So I say again: Don’t drift downstream in your fight against sin. Instead, be vigilant. The reality of Christmas is that God’s grace does not produce Christians who are CAVALIER about sin.

Some of you are struggling with sinful habits - gambling addictions, drug addictions, alcoholism, and pornography. In 2008, five million people participated in addiction programs because of alcohol or drug abuse. Some of you battle the thoughts of giving in to materialism. Many of you want to be freed from your sinful habits. The good news of the Gospel is that Christ died to grant forgiveness to sinners. Yet, the neglected part of the Gospel is that Christ also died to deliver you from sin’s mastery over you.

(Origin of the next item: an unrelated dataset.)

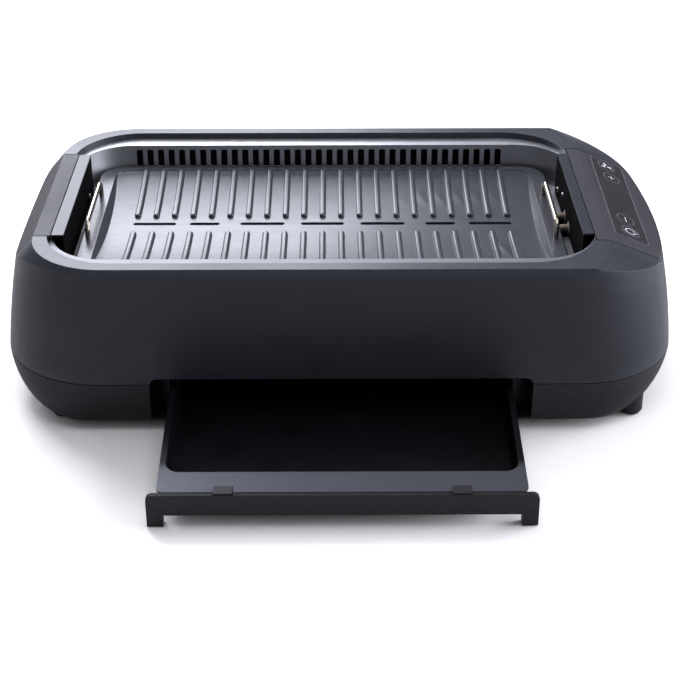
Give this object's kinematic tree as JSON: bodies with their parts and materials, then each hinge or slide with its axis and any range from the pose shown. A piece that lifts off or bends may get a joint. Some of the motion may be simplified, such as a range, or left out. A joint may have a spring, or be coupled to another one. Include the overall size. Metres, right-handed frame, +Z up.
{
  "type": "smokeless electric grill",
  "caption": "Indoor electric grill: bowed housing on feet, lined well with a lift-off ribbed plate, touch controls on the sloped end and a grease drawer pulled out at the front.",
  "frame": {"origin": "on the worktop, under the middle of the bounding box with the drawer pulled out", "axes": "+X to the right, towards the controls; +Y to the back; +Z up; the drawer comes out towards -Y"},
  "size_m": [0.546, 0.43, 0.14],
  "materials": {
    "shell_plastic": "slate grey moulded plastic, satin",
    "cap_plastic": "dark moulded plastic",
    "touch_glass": "dark gloss touch window",
    "base_plastic": "near black moulded plastic",
    "stainless_sheet": "bright stainless sheet",
    "plate_casting": "cast aluminium with a dark grey non-stick coating",
    "handle_wire": "polished steel wire",
    "element_sheath": "heat darkened steel sheath",
    "bead_ceramic": "unglazed ceramic",
    "tray_coating": "pressed aluminium with a black coating",
    "drawer_plastic": "dark moulded plastic",
    "runner_plastic": "black sliding plastic",
    "foot_plastic": "black moulded plastic",
    "pad_rubber": "soft black rubber",
    "fan_plastic": "black moulded plastic",
    "motor_steel": "zinc coated steel",
    "screw_steel": "zinc coated steel",
    "board_laminate": "green circuit board laminate",
    "shield_sheet": "aluminised steel sheet",
    "gland_plastic": "black moulded plastic",
    "sensor_body": "ceramic and steel"
  },
  "bodies": {
    "housing": {"upper_shell": "shell_plastic", "left_end_cap": "cap_plastic", "control_cap": "cap_plastic", "control_window": "touch_glass", "control_board": "board_laminate", "left_inner_strip": "cap_plastic", "right_inner_strip": "cap_plastic", "rear_liner": "stainless_sheet", "front_liner": "stainless_sheet", "heating_element": "element_sheath", "element_terminals": "bead_ceramic", "element_supports": "stainless_sheet", "reflector_pan": "stainless_sheet", "thermostat_sensor": "sensor_body", "thermal_fuse": "sensor_body", "left_runner": "runner_plastic", "right_runner": "runner_plastic", "runner_screws": "screw_steel", "base_tub": "base_plastic", "fan_housing": "fan_plastic", "fan_motor": "motor_steel", "exhaust_grille": "base_plastic", "board_standoffs": "fan_plastic", "power_board": "board_laminate", "board_screws": "screw_steel", "heat_shield": "shield_sheet", "cord_gland": "gland_plastic", "gland_nut": "gland_plastic", "shell_screws": "screw_steel", "foot_front_left": "foot_plastic", "foot_pad_front_left": "pad_rubber", "foot_front_right": "foot_plastic", "foot_pad_front_right": "pad_rubber", "foot_rear_left": "foot_plastic", "foot_pad_rear_left": "pad_rubber", "foot_rear_right": "foot_plastic", "foot_pad_rear_right": "pad_rubber"},
    "grill_plate": {"grill_plate": "plate_casting", "left_plate_handle": "handle_wire", "right_plate_handle": "handle_wire"},
    "drawer": {"drip_tray": "tray_coating", "drawer_front": "drawer_plastic"},
    "fan": {"fan_impeller": "fan_plastic", "fan_shaft": "screw_steel"}
  },
  "joints": [
    {"name": "plate_lift", "type": "slide", "parent": "housing", "child": "grill_plate", "axis": [0, 0, 1], "range_m": [0, 0.08]},
    {"name": "drawer_slide", "type": "slide", "parent": "housing", "child": "drawer", "axis": [0, -0.9949, -0.1011], "range_m": [-0.13, 0]},
    {"name": "fan_spin", "type": "hinge", "parent": "housing", "child": "fan", "pos_m": [-0.018, 0.19475, 0.074], "axis": [0, 1, 0], "continuous": true}
  ]
}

Think of the Gospel in this way. The Gospel declares the good news that one day when we stand before a holy God, He will accept unholy people because of your belief in Jesus Christ. The Gospel also provides the bolt-cutters to break the power of sin’s mastery over us in this life. God begins to remove the chains of sin’s dominion over us as soon as we believe in Him … as soon as we trust in Him… as soon as we treasure Him… He begins cutting the chains then and doesn’t wait until the day we enter heaven. Believers in Christ have been given the ability to live lives that are pleasing to God and fulfilling for themselves.

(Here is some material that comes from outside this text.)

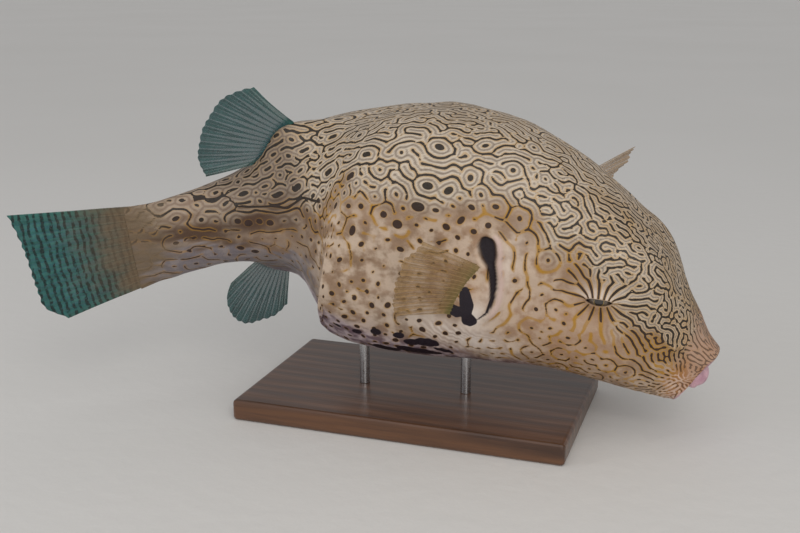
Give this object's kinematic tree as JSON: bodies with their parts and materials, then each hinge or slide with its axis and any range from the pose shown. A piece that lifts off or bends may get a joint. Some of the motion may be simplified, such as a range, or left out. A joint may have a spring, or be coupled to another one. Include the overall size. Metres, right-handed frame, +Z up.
{
  "type": "map puffer fish model",
  "caption": "Life-size still model of a map puffer nosing down, tail turned aside, on a flat base with two short rods.",
  "frame": {"origin": "middle of the underside of the stand's base, on the floor", "axes": "+Z up, -Z out of the base's underside; +X towards the fish's snout, +Y towards the fish's left side"},
  "size_m": [0.4761, 0.2379, 0.246],
  "materials": {
    "puffer_skin": "satin, cast and painted: cream to tan with a dark maze of lines and spots",
    "fin_membrane": "thin translucent olive to teal membrane with dark wavy bars",
    "eye_glass": "polished dark olive brown",
    "stand_wood": "dark satin walnut",
    "stand_steel": "brushed"
  },
  "bodies": {
    "root": {"head": "puffer_skin", "trunk": "puffer_skin", "tail_stalk": "puffer_skin", "caudal_fin": "fin_membrane", "dorsal_fin": "fin_membrane", "anal_fin": "fin_membrane", "pectoral_fin_right": "fin_membrane", "pectoral_fin_left": "fin_membrane", "eye_right": "eye_glass", "eye_left": "eye_glass", "stand_base": "stand_wood", "stand_rod_front": "stand_steel", "stand_rod_rear": "stand_steel"}
  },
  "joints": []
}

Find Romans 6 with me as we are wrestling with some of Paul’s most difficult to understand teaching. Don’t just think of this as a theoretical or intellectual exercise. The Bible was not given simply to increase your knowledge but to change your conduct.

“For sin will have no dominion over you, since you are not under law but under grace. 15 What then? Are we to sin because we are not under law but under grace? By no means! 16 Do you not know that if you present yourselves to anyone as obedient slaves, you are slaves of the one whom you obey, either of sin, which leads to death, or of obedience, which leads to righteousness? 17 But thanks be to God, that you who were once slaves of sin have become obedient from the heart to the standard of teaching to which you were committed, 18 and, having been set free from sin, have become slaves of righteousness. 19 I am speaking in human terms, because of your natural limitations. For just as you once presented your members as slaves to impurity and to lawlessness leading to more lawlessness, so now present your members as slaves to righteousness leading to sanctification” (Romans 6:14-19).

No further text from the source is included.